Daddy Diary – Toilet Training Tribulations

There are certain aspects of parenthood that you don’t want to end.

Watching my two kids grow up is a bittersweet experience. The rapidity of their learning is astounding – every day there is something else they have picked up and it makes you swell with pride. Often it’s a curse word you have uttered when you’re cleaning up the kitchen floor for the twelfth time and they splat a morsel of food on the deck as you mop. They seem to chuckle heartily at that.

But also, you lament the fact that this cute stage is not permanent. You can’t just cut the taproot like a bonsai tree and then enjoy them at this stage – and avoid the teenage years altogether.

However,  there are parts that you can’t wait to fast forward.

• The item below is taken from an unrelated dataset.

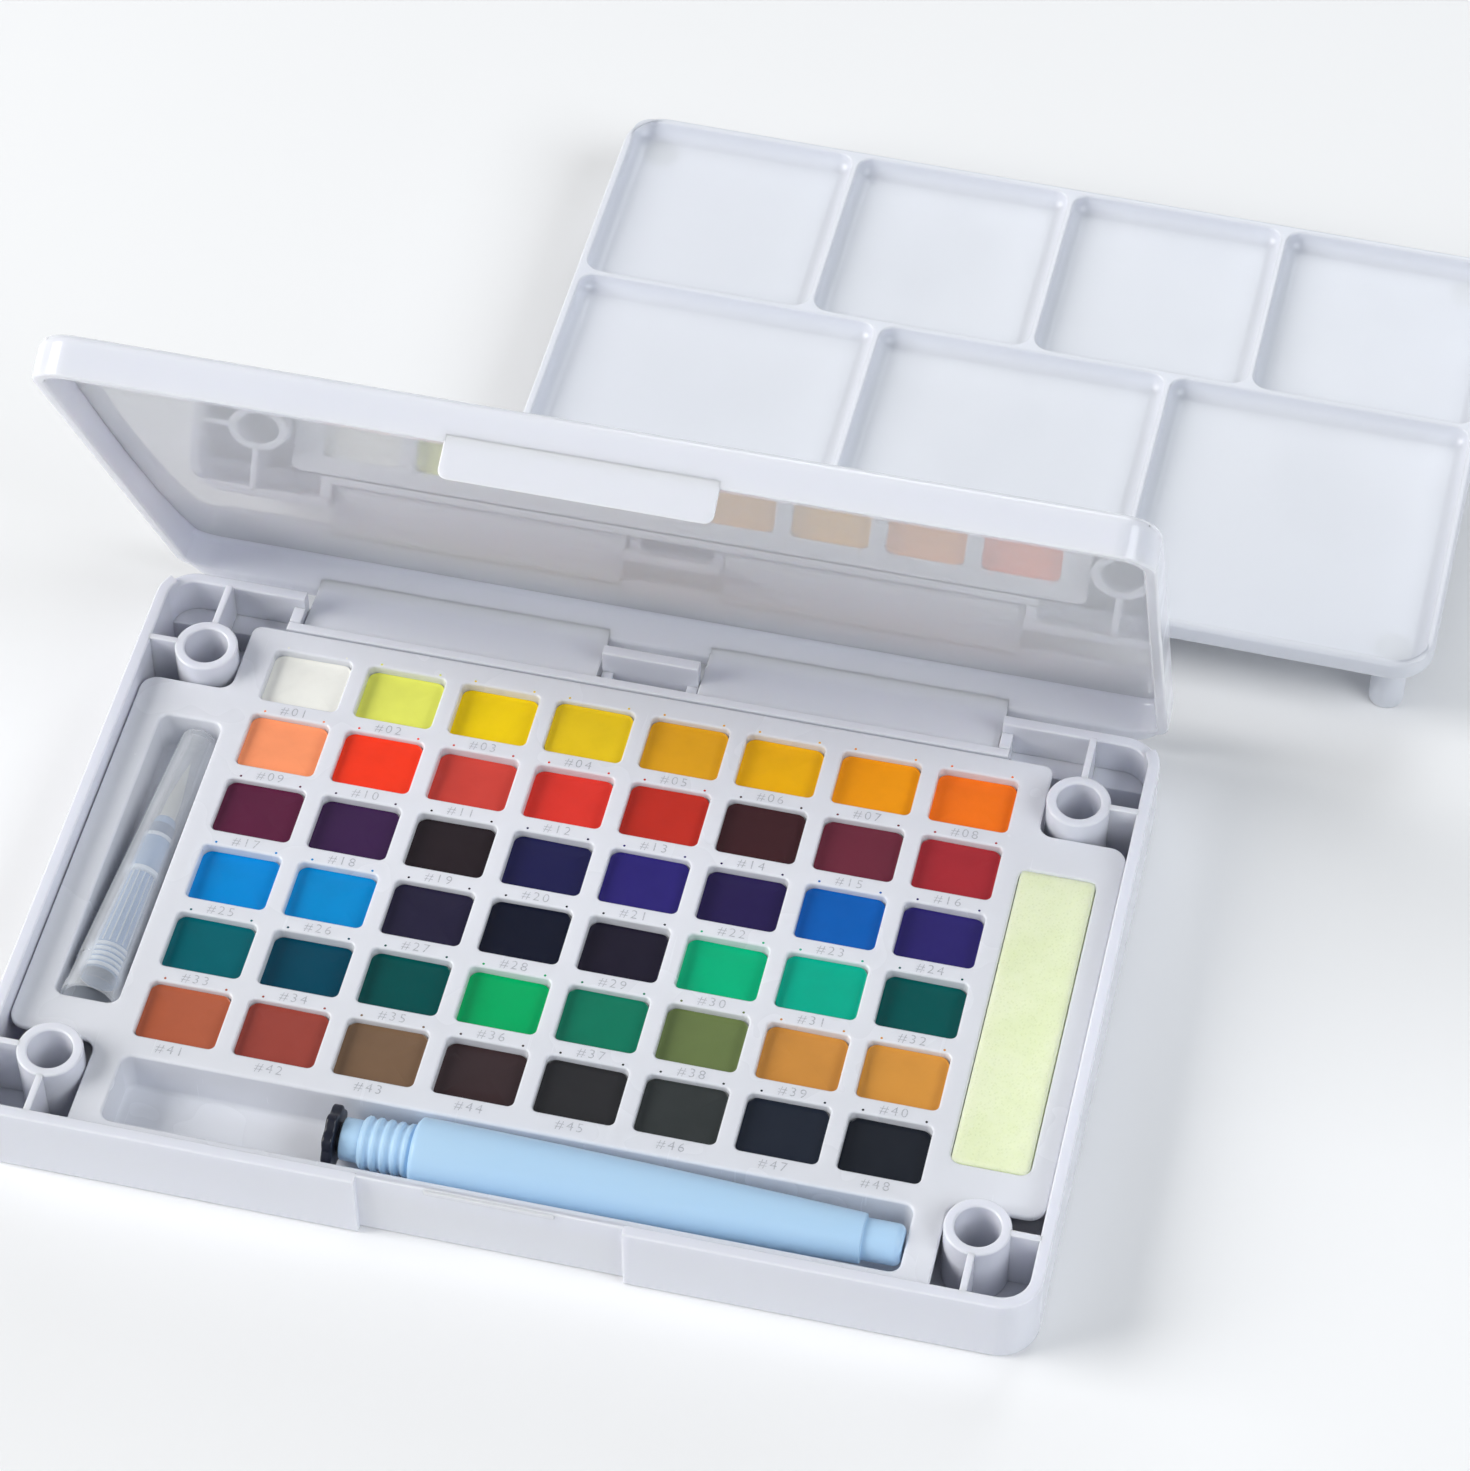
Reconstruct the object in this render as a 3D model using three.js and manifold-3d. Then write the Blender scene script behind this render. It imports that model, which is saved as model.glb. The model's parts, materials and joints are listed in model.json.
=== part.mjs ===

Like changing their nappies.

The benefits to this are plentiful.

Firstly, the cost.

My oldest should be coming to the end of his nappy-wearing days. He knows that ‘big boys go on the big boy toilet.’ He goes through the whole morning of every day and carts himself off to the toilet, goes through the whole routine and then we wash his hands afterwards. But after the morning?

He pretty much just ignores his bladder and then wees everywhere with merry abandon.

Taking into consideration that he doesn’t wear a nappy for a decent portion of the day, you’d think I’d be spending a little less on nappies, but my oldest is going through packs at a rate of knots. He is filling two nappies to my youngest’s one.

And we still can’t find a solution to ensuring he uses the toilet rather than a nappy during the afternoon and evening.

The last time we didn’t put a nappy on him after the morning, he went through FIVE changes of trousers. We know that his playtime is pretty intense for him. He ensconces himself into whatever he’s doing and to rouse him from the land of imagination takes a lot. Usually bribery. But he’s so deep in his play that he just forgets. On one hand that is great because it shows how happy he is in his environment (during lockdown and no external activities, means we aren’t doing a bad job), but we also don’t know how to keep the toilet and his wee-wees in the front and centre of his mind.

We remind him every five minutes. He reassures us that he knows that he has to go to the big boy toilet. And yet minutes later, he’s standing with an ever-increasing wet patch on his trousers and a smile on his face like he did it intentionally.

The sights and smells of an armed and dangerous nappy are notorious, but you soon get used to them. Still, there are other things to watch out for. Every single day my clothes get covered in streaks of sudocreme like I’ve attempted to create my own fatigues.

The nappy conundrum is one thing I would love to end. But looking at the whole thing as a parent, there really isn’t much else I want to change. Both boys are growing well, learning quickly and still have that cute factor. But they’ll be going to school soon enough and being able to spend every minute with them will be a thing of the past. It’s the first step to them forming into fully-functioning people. And it’s scary for me!

Answers on a postcard for any help on the toilet training. We’ve tried many methods but none seem to stick. Even my parents are nonplussed. Some people say that there is a switch in the brain that simply activates at a certain age, but it happens later on for boys.

I’m starting to worry that my boy will be 25 and wetting himself when he goes for his mortgage application before that mental switch develops.

But just imagine how much we’ll save on washing detergent when he does finally learn to go to the toilet by himself.